Vary your paragraph lengths. 2 lines here. 1 line there. 3 lines occasionally. You don’t want to get too predictable or monotonous. But the bigger tip here is to ask if you really need three lines in the first place. In screenwriting, you’re trying to say as much as possible in as few words as possible. Constantly be asking yourself, “Do I really need to include that detail?” Don’t get sloppy and always write the long version.

Here’s an example (this paragraph is three and a half lines long in courier font)

Miles watches Logan act like a monkey, swinging on the tire, then swooping down to give Anna a kiss. Trying to act disapprovingly, she pushes him away. A half-smile appears on her face. He pulls her in close.

You could’ve said this…

Miles watches Logan act like a monkey, swinging on the tire, then swooping down to give Anna a kiss. She playfully pushes him away.

This is the tip of the iceberg. We’ve got Screenwriting 101 problems, such as the writer not even writing in the active voice (in the above example, you’d change the tense of the sentence so that “swinging” would be “swings,” “swooping” would be “swoops”). The script needs a lot of work. But if I could give the writer one piece of advice, it would be to stop making the story so complicated. 3-5 tourists stuck in the bush all night is enough. Stop jumping around to so many locations. Miles has to survive the local animals and get to his sister. That’s what we came to see. We’re not interested in poaching politics.

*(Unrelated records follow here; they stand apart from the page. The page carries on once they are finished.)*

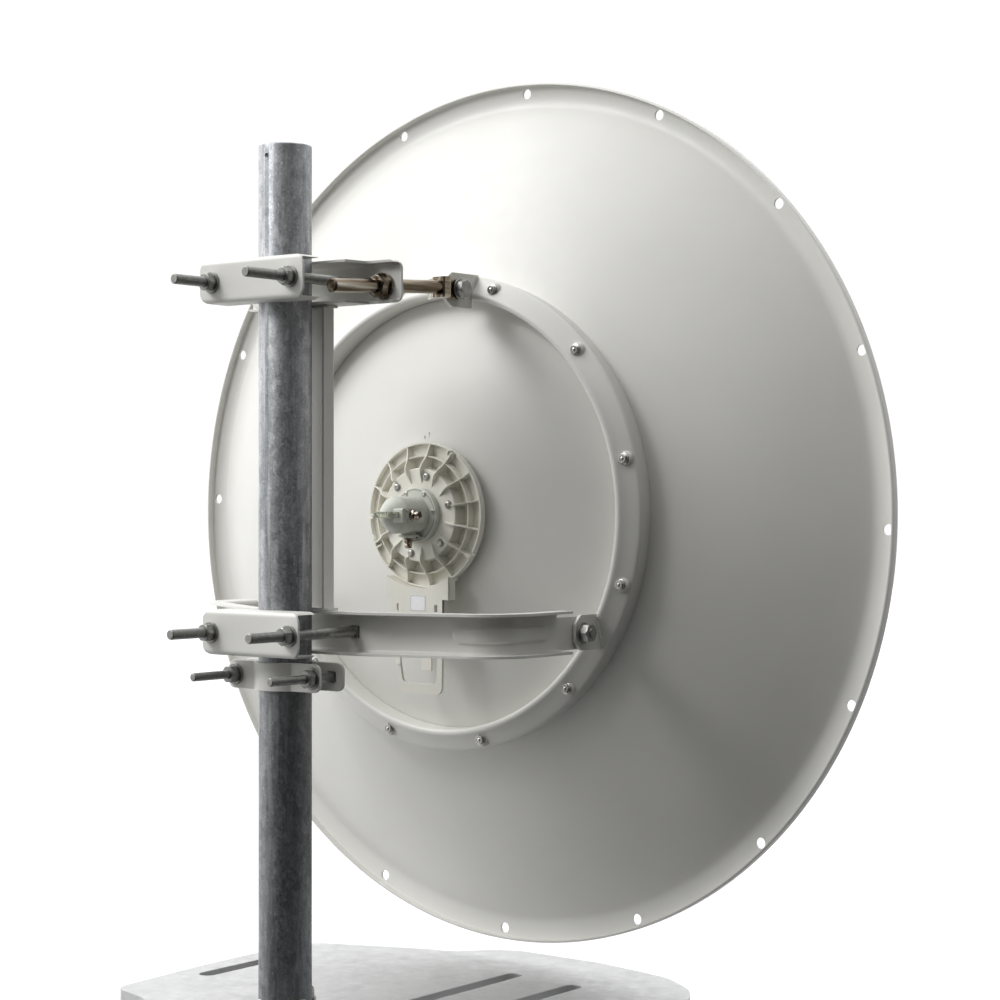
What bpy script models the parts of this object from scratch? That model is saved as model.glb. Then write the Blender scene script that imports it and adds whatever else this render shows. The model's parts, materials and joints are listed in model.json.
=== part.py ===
"""A parabolic dish antenna on an adjustable pole mount, standing on its plate.

Metres, +Z up. The floor is z = 0 and the pole stands on the origin. The beam points along +Y.
Most sizes are written in millimetres in the dish frame, whose origin is the middle of the rim.
"""

import math

import bmesh
import bpy
from mathutils import Matrix, Vector

# Where the middle of the rim is, in metres.
RIM_CENTRE = Vector((0.0, 0.4295, 0.5895))

# Reflector, millimetres.
RIM_R = 545.0
FLANGE_IN_R = 520.0
BOWL_DEPTH = 173.0
BOWL_BACK = -174.0
SHEET = 2.6
LIP_BACK = -11.7
RIM_HOLE_R = 533.0
RIM_HOLE_COUNT = 16
CLOCKING = math.radians(1.9)

# Mounting ring behind the reflector.
RING_IN_R = 264.0
RING_OUT_R = 292.0
RING_CREST = -160.0
RING_OUT_TOP = -146.0

# Elevation axis and the pin of the adjusting rod.
EL_Y = -188.0
EL_Z = -136.5
LUG_X = 238.0
TOP_LUG_X = 50.0
TOP_PIN_Y = -192.5
TOP_PIN_Z = 268.4

# Adjusting rod.
ROD_X = 90.0
ROD_R = 8.0
ROD_TIP_Y = -451.8
ROD_END_Y = -268.7
ROD_WEB_Z = 258.0
TRAY_WEB_Y = -359.7

# Pole.
POLE_Y = -429.5
POLE_R = 30.15
POLE_WALL = 3.6
POLE_TOP_Z = 416.0

# Hub and feed.
HUB_Z = -2.0
HUB_R = 88.2
HUB_REAR = -184.5
HUB_FACE = -194.0
HUB_RIBS = 15
HUB_SCREW_START = 18.0
HOLDER_HALF = 48.5
PAD_X = 24.5
TUBE_R = 14.0

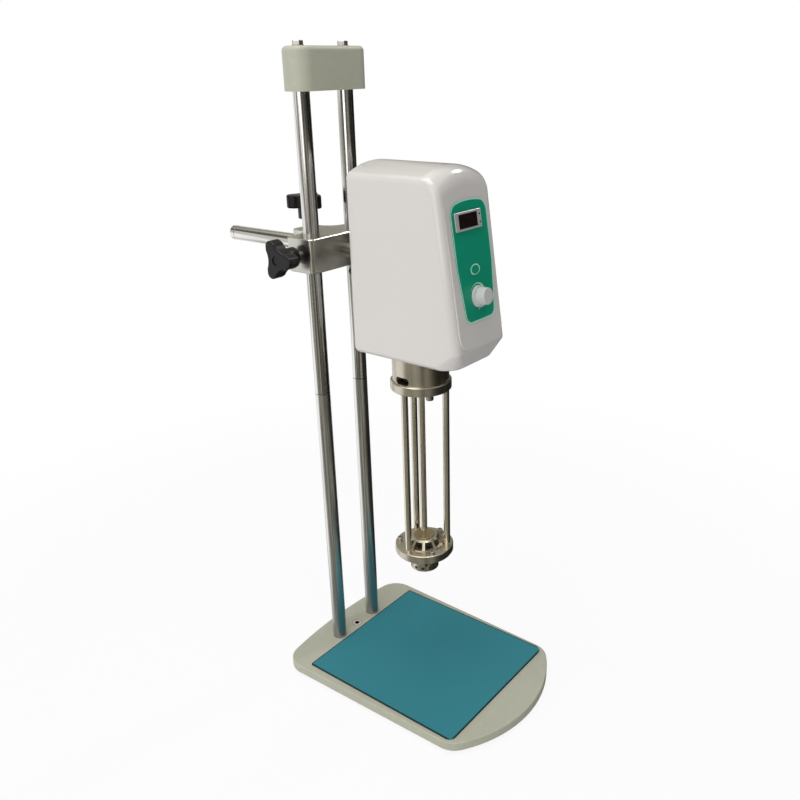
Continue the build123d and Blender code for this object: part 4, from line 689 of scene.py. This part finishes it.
# ------------------------------------------------------------------ neck, cage and work head
# Turned stainless steel: fine lathe lines run round the spindle, and the posts and the shaft
# are polished lengthwise.
steel_tarnished, steel_clean = (0.46, 0.42, 0.33), (0.8, 0.76, 0.65)
lathe_lines = 2600.0                # lathe marks per metre
sleeve_low, sleeve_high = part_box("neck_sleeve")
spindle_y = sleeve_low.y + (sleeve_high.y - sleeve_low.y) / 2
turned = Finish("turned_stainless")
at = turned.place()
off_spindle = turned.vector("MULTIPLY", turned.vector("SUBTRACT", at, (0, spindle_y, 0)), level_only)
pass_place = turned.node(
    "ShaderNodeCombineXYZ", None, {0: turned.vector("LENGTH", off_spindle), 1: turned.axis(at, "Z")}
)
lathe = turned.node("ShaderNodeTexNoise", None, {"Vector": pass_place, "Scale": lathe_lines, "Detail": 2.0})
tarnish = spots(turned, scale=45, detail=4)
turned.set(
    Base_Color=turned.blend(tarnish, steel_tarnished, steel_clean),
    Metallic=1.0,
    Roughness=0.24 + 0.14 * tarnish,
    Normal=bumps(turned, lathe, depth=0.00003, strength=0.5),
)
dress(turned, "neck_sleeve", "cage_ring", "lower_flange", "bearing_hub", "stator_head", "cutting_rotor")

steel_clouded, steel_polished = (0.66, 0.61, 0.5), (0.96, 0.91, 0.79)
polished = Finish("polished_stainless")
drawn = spots(polished, scale=1600, detail=2, stretch=(1, 1, 0.01))
clouding = spots(polished, scale=50, detail=4, stretch=(1, 1, 0.3))
polished.set(
    Base_Color=polished.blend(clouding, steel_clouded, steel_polished),
    Metallic=1.0,
    Roughness=0.13 + 0.12 * clouding,
    Normal=bumps(polished, drawn, depth=0.00002, strength=0.4),
)
dress(polished, "support_posts", "drive_shaft")

# ------------------------------------------------------------------ shaft bush
# Plain bush of sintered bronze, pressed into the bearing hub and darkened brown by the liquids
# that it runs in.
bronze_dark, bronze_bright = (0.2, 0.155, 0.085), (0.46, 0.38, 0.24)
bronze = Finish("browned_bronze")
patina = spots(bronze, scale=400, detail=4)
bronze.set(
    Base_Color=bronze.blend(patina, bronze_dark, bronze_bright),
    Metallic=0.9,
    Roughness=0.4 + 0.2 * patina,
    Normal=bumps(bronze, patina, depth=0.00005, strength=0.4),
)
dress(bronze, "shaft_bush")
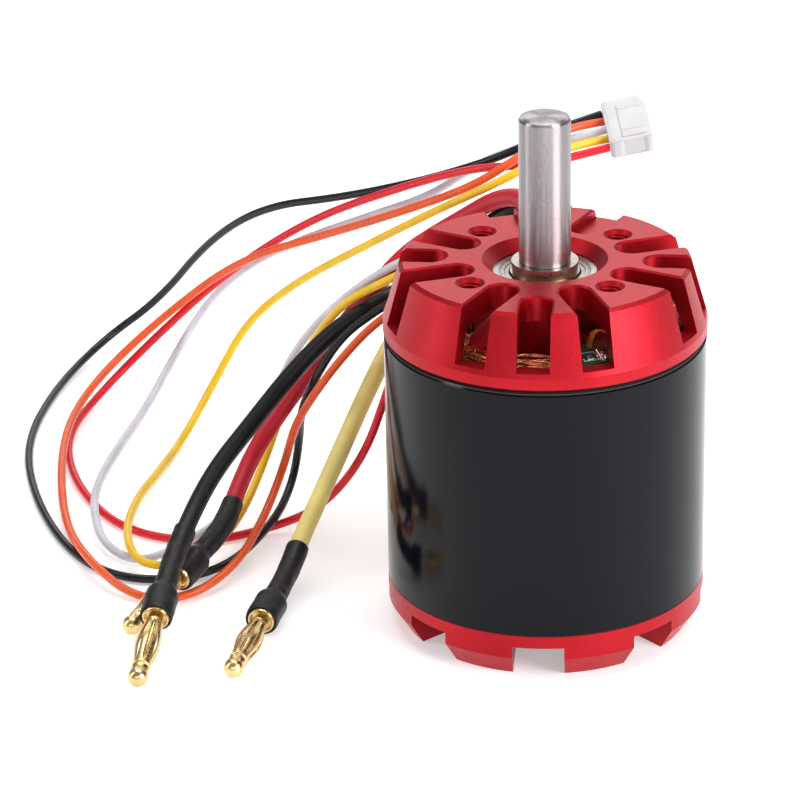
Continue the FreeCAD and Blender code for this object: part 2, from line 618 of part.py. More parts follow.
def make_spring(colour, place):
    """The slotted, bulging cage that grips the mating socket."""
    base = size("cup_length") + 1.2
    length = 10.0
    thickness = 0.25
    collar = 1.15 + thickness
    bulge = size("spring_radius")
    outside = [Vector(collar, 0, base), Vector(collar, 0, base + 1.2), Vector(bulge, 0, base + length / 2),
               Vector(collar, 0, base + length - 1.2), Vector(collar, 0, base + length)]
    shift = Vector(-thickness, 0, 0)
    edges = [Part.makeLine(outside[0], outside[1]), Part.Arc(outside[1], outside[2], outside[3]).toShape(),
             Part.makeLine(outside[3], outside[4]), Part.makeLine(outside[4], outside[4] + shift),
             Part.makeLine(outside[4] + shift, outside[3] + shift),
             Part.Arc(outside[3] + shift, outside[2] + shift, outside[1] + shift).toShape(),
             Part.makeLine(outside[1] + shift, outside[0] + shift),
             Part.makeLine(outside[0] + shift, outside[0])]
    cage = Part.Face(Part.Wire(edges)).revolve(ORIGIN, UP, 360)
    for index in range(SPRING_LEAVES):
        gap = Part.makeBox(5, 0.4, length - 2.8, Vector(0, -0.2, base + 1.4))
        cage = cage.cut(turned(gap, 360 * index / SPRING_LEAVES))
    new_part("spring_" + colour, cage, place)


def make_sleeve(colour, route, place):
    """Heat-shrink sleeve: tight on the lead, wider over the cup."""
    edges, _ = cord_edges(route)
    run = edges[-4:]
    bore = size("lead_diameter") / 2 + 0.05
    outside = tube(run, size("sleeve_radius"))
    hole = tube(run, bore)
    cup = size("cup_length")
    wide = size("sleeve_cup_radius")
    cover = Part.makeCylinder(wide, cup - 0.2, ORIGIN)
    neck = Part.makeCone(size("sleeve_radius"), wide, 1.6, Vector(0, 0, -1.6))
    cover = cover.fuse(neck)
    cover.Placement = place
    cavity = Part.makeCylinder(size("cup_radius") + 0.03, cup + 1, Vector(0, 0, -0.05))
    cavity.Placement = place
    new_part("sleeve_" + colour, outside.fuse(cover).cut(hole).cut(cavity))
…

Script link: Night of Game

[ ] What the hell did I just read?
[x] wasn’t for me
[ ] worth the read
[ ] impressive
[ ] genius

What I learned: The Wall of Text Loophole – Most of you know that readers hate “walls of texts,” pages full of 6-7 line paragraphs with little-to-no dialogue. They’re script killers. But the loophole to this isn’t to write a page full of 3-4 line paragraphs. It’s still going to look like a wall of text. You should be mixing in 1-2 line paragraphs. And unless you’re writing a silent movie, there should be a good amount of dialogue to even it out.